異例の学術書「VTuber学」編著・岡本健さんインタビュー 歴史・哲学・ビジネス…研究することで見えてくるもの
百花繚乱の創造性・想像性
――『VTuber学』(岩波書店)は特にどういう内容を集めましたか? 第3部は理論編として、哲学の諸分野から迫ってもらいました。私が編者としてここで伝えたかったことは、哲学、心理学、社会学などと一言に言っても、それぞれ多様であるということです。ここでは、分析哲学、美学、中世哲学といった様々な哲学ジャンルから論じてもらいました。同じ哲学というジャンルで、同じVTuberを扱っているのに、異なる論じ方がなされます。これが学問の面白さの一つです。 第2部は社会学や文化人類学などの分野で、社会調査、フィールドワーク、参与観察などを専門とする研究者に書いてもらっています。

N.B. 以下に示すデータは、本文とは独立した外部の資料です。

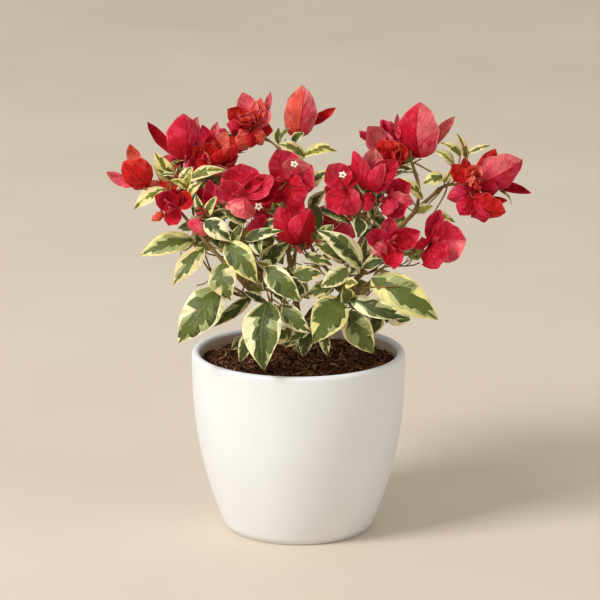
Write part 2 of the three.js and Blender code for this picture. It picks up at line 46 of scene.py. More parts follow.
viewBack = np.array([0.0, -math.cos(viewDown), math.sin(viewDown)]) * view["distance"]
eye = (np.array(view["lookAt"]) + viewBack) / mm


def unit(vector):
    return vector / np.linalg.norm(vector)


def sideways(direction, wanted):
    flat = wanted - direction * np.dot(wanted, direction)
    if np.dot(flat, flat) < 1e-4:
        flat = np.array([1.0, 0.0, 0.0]) - direction * direction[0]
    return unit(flat)


def squareTo(axis, angle):  # a direction square to an axis, at an angle round it from the top
    first = sideways(axis, up)
    return first * math.cos(angle) + np.cross(axis, first) * math.sin(angle)


def outwardAt(point):
    return unit(point - crownCentre)


def seededRandom(seed):
    state = seed
    whole = 0xFFFFFFFF

    def draw():
        nonlocal state
        state = (state + 0x6D2B79F5) & whole
        mixed = ((state ^ (state >> 15)) * (1 | state)) & whole
        mixed = ((mixed + ((mixed ^ (mixed >> 7)) * (61 | mixed))) & whole) ^ mixed
        return (mixed ^ (mixed >> 14)) / (whole + 1)

    return draw


def between(draw, span):
    return span[0] + (span[1] - span[0]) * draw()


class Curve:  # a cubic Bezier that can also be read by its share of length
    def __init__(self, *points):
        self.points = np.array(points, float)
        self.times = np.linspace(0, 1, 65)
        steps = np.linalg.norm(np.diff(self.at(self.times), axis=0), axis=1)
        self.length = steps.sum()
        self.runs = np.concatenate([[0], np.cumsum(steps)]) / self.length

    def at(self, time):
        t = np.asarray(time, float)[..., None]
        a, b, c, d = self.points
        return a * (1 - t) ** 3 + 3 * b * t * (1 - t) ** 2 + 3 * c * t * t * (1 - t) + d * t ** 3

    def heading(self, time):
        a, b, c, d = self.points
        t = time
        return unit((b - a) * (1 - t) ** 2 + 2 * (c - b) * t * (1 - t) + (d - c) * t * t)

    def timeAt(self, share):
        return np.interp(share, self.runs, self.times)

    def pointAt(self, share):
        return self.at(self.timeAt(share))

    def headingAt(self, share):
        return self.heading(self.timeAt(share))


# Trunk, boughs and side limbs: each limb leaves its parent at a share of its length.
trunk = {
    "foot": 129.5,
    "top": 160,
    "bend": [(2, 16), (2, 15), (3, 4), (0, 0)],
    "radii": (5.6, 4.2),
    "flare": 2,
    "flareHeight": 4.5,
    "sunk": 3,  # how far the bark goes on down into the soil
}
limbs = {
    "left_bough": dict(
        on="trunk", at=0.8, bend=[(-12, -30, 166), (-34, -48, 190)],
        tip=(-76, -38, 238), radii=(2.8, 1.6)),
    "right_bough": dict(
        on="trunk", at=0.84, bend=[(38, -8, 172), (52, -8, 215)],
        tip=(105, 0, 260), radii=(3.1, 1.7)),
    "centre_bough": dict(
        on="trunk", at=0.95, bend=[(-4, 6, 190), (-12, 18, 228)],
        tip=(-14, 24, 262), radii=(2.8, 1.6)),
    "back_left_bough": dict(
        on="trunk", at=0.72, bend=[(-8, 22, 172), (-40, 44, 190)],
        tip=(-50, 54, 228), radii=(2.6, 1.5)),
    "back_right_bough": dict(
        on="trunk", at=0.78, bend=[(16, 20, 172), (44, 42, 190)],
        tip=(54, 54, 226), radii=(2.7, 1.5)),
    "upper_left_limb": dict(
        on="left_bough", at=0.68, bend=[(-48, -8, 226), (-66, 0, 238)],
        tip=(-74, 2, 256), radii=(1.7, 1.3)),
    "low_left_limb": dict(
        on="left_bough", at=0.42, bend=[(-38, -14, 182), (-50, -28, 184)],
        tip=(-56, -34, 196), radii=(1.7, 1.3)),
    "centre_left_limb": dict(
        on="left_bough", at=0.56, bend=[(-34, -22, 206), (-38, -36, 216)],
        tip=(-41, -41, 232), radii=(1.8, 1.3)),
    "low_front_limb": dict(
        on="left_bough", at=0.2, bend=[(-12, -14, 172), (-18, -36, 172)],
        tip=(-20, -44, 180), radii=(1.7, 1.3)),
    "centre_front_limb": dict(
        on="centre_bough", at=0.36, bend=[(-6, -6, 204), (-4, -28, 208)],
        tip=(-2, -35, 222), radii=(1.8, 1.3)),
    "centre_right_limb": dict(
        on="right_bough", at=0.5, bend=[(48, -18, 206), (50, -34, 214)],
        tip=(50, -37, 232), radii=(1.9, 1.3)),
    "low_right_limb": dict(
        on="right_bough", at=0.3, bend=[(34, -18, 180), (40, -36, 174)],
        tip=(46, -44, 184), radii=(1.8, 1.3)),
    "right_low_limb": dict(
        on="right_bough", at=0.66, bend=[(68, -14, 218), (80, -26, 212)],
        tip=(86, -32, 220), radii=(1.7, 1.3)),
    "upper_right_limb": dict(
        on="right_bough", at=0.8, bend=[(90, -2, 248), (92, 0, 260)],
        tip=(85, 3, 276), radii=(1.7, 1.3)),
    "back_limb": dict(
        on="back_right_bough", at=0.45, bend=[(26, 46, 186), (10, 66, 188)],
        tip=(6, 74, 212), radii=(1.8, 1.3)),
    "left_side_limb": dict(
        on="back_left_bough", at=0.5, bend=[(-34, 28, 188), (-48, 20, 190)],
        tip=(-52, 14, 200), radii=(1.6, 1.2)),
    "right_side_limb": dict(
        on="back_right_bough", at=0.5, bend=[(38, 28, 188), (52, 20, 188)],
        tip=(58, 12, 196), radii=(1.6, 1.2)),
    "low_back_left_limb": dict(
        on="back_left_bough", at=0.36, bend=[(-18, 36, 172), (-30, 54, 168)],
        tip=(-38, 60, 178), radii=(1.6, 1.2)),
    "low_back_right_limb": dict(
        on="back_right_bough", at=0.3, bend=[(22, 22, 166), (44, 36, 162)],
        tip=(54, 48, 173), radii=(1.6, 1.2)),
}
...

表象文化論の先生にも書いていただきました。表象文化というのは、なんらかの形で表現されたものの総体を指します。VTuberは小説、アニメ、漫画、映画、ゲームなどにも描かれます。つまり、VTuberというフィクショナルな存在がフィクションの中に登場する。それは一体どういうことなのか、何が表現されているか、ジェンダー論の観点からも分析してもらいました。 ――多様な観点があるなか、岡本さんのご関心を教えてください。 私はアニメの聖地巡礼で博士号を取ったんですが、その後にゾンビの研究をやって、そして今回はVTuberを論じました。すべてに共通しているのは、当事者の方々が生み出す創造性(クリエイティビティ)と想像性(イマジネーション)です。 アニメの聖地巡礼は、ただ単にアニメの舞台になった場所に人がたくさん訪れて経済効果が上がるというだけの話ではありません。地域の人たちとアニメファンの人たちが交流を始めて、そこから面白いイベントやグッズが生まれるんですよ。人と人が出会って面白いものを作ったり、素敵なことが起こったりする。私はそれにすごく惹かれるんです。 ゾンビ研究については、有象無象のめちゃくちゃなゾンビ映画がたくさんあります。予算が潤沢でないことが一因なんですが、その中でも新人の監督や俳優が一生懸命頑張って、クリエイティビティを発揮して面白いものを作ろうとする。そのあふれだすチャレンジ精神の成果を見て、意味を取り出すのが本当に楽しいんですね。 VTuberもまさにそういうものなんです。配信が技術的に可能になってから、たくさんの人がこの文化に参入して、いろんなことをやっている。その百花繚乱の様々な創造性(クリエイティビティ)・想像性(イマジネーション)を見る・見られる。そういう文化であるところが一番魅力的だと思ってます。